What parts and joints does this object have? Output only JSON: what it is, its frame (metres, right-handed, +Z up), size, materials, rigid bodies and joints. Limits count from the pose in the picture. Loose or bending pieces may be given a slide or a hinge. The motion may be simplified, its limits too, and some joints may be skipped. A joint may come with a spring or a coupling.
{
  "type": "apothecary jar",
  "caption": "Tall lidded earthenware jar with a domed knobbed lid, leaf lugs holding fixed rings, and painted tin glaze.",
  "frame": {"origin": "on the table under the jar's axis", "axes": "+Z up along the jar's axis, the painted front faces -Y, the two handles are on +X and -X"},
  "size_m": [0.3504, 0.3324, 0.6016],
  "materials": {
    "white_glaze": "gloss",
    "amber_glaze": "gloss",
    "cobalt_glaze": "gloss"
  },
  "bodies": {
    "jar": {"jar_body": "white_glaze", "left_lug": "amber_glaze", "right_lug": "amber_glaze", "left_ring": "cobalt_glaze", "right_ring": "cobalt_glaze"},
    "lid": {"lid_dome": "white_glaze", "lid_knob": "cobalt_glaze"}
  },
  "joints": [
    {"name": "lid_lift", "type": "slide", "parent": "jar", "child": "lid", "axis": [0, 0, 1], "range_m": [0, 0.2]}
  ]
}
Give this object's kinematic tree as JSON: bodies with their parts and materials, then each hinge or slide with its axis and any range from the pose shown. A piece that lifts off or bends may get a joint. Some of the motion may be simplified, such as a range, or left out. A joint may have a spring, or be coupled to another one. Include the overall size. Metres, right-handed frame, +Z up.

——————

Your task is to print all of the records exactly.

What parts and joints does this object have? Output only JSON: what it is, its frame (metres, right-handed, +Z up), size, materials, rigid bodies and joints. Limits count from the pose in the picture. Loose or bending pieces may be given a slide or a hinge. The motion may be simplified, its limits too, and some joints may be skipped. A joint may come with a spring or a coupling.
{
  "type": "apothecary jar",
  "caption": "Tall lidded earthenware jar with a domed knobbed lid, leaf lugs holding fixed rings, and painted tin glaze.",
  "frame": {"origin": "on the table under the jar's axis", "axes": "+Z up along the jar's axis, the painted front faces -Y, the two handles are on +X and -X"},
  "size_m": [0.3504, 0.3324, 0.6016],
  "materials": {
    "white_glaze": "gloss",
    "amber_glaze": "gloss",
    "cobalt_glaze": "gloss"
  },
  "bodies": {
    "jar": {"jar_body": "white_glaze", "left_lug": "amber_glaze", "right_lug": "amber_glaze", "left_ring": "cobalt_glaze", "right_ring": "cobalt_glaze"},
    "lid": {"lid_dome": "white_glaze", "lid_knob": "cobalt_glaze"}
  },
  "joints": [
    {"name": "lid_lift", "type": "slide", "parent": "jar", "child": "lid", "axis": [0, 0, 1], "range_m": [0, 0.2]}
  ]
}
Give this object's kinematic tree as JSON: bodies with their parts and materials, then each hinge or slide with its axis and any range from the pose shown. A piece that lifts off or bends may get a joint. Some of the motion may be simplified, such as a range, or left out. A joint may have a spring, or be coupled to another one. Include the overall size. Metres, right-handed frame, +Z up.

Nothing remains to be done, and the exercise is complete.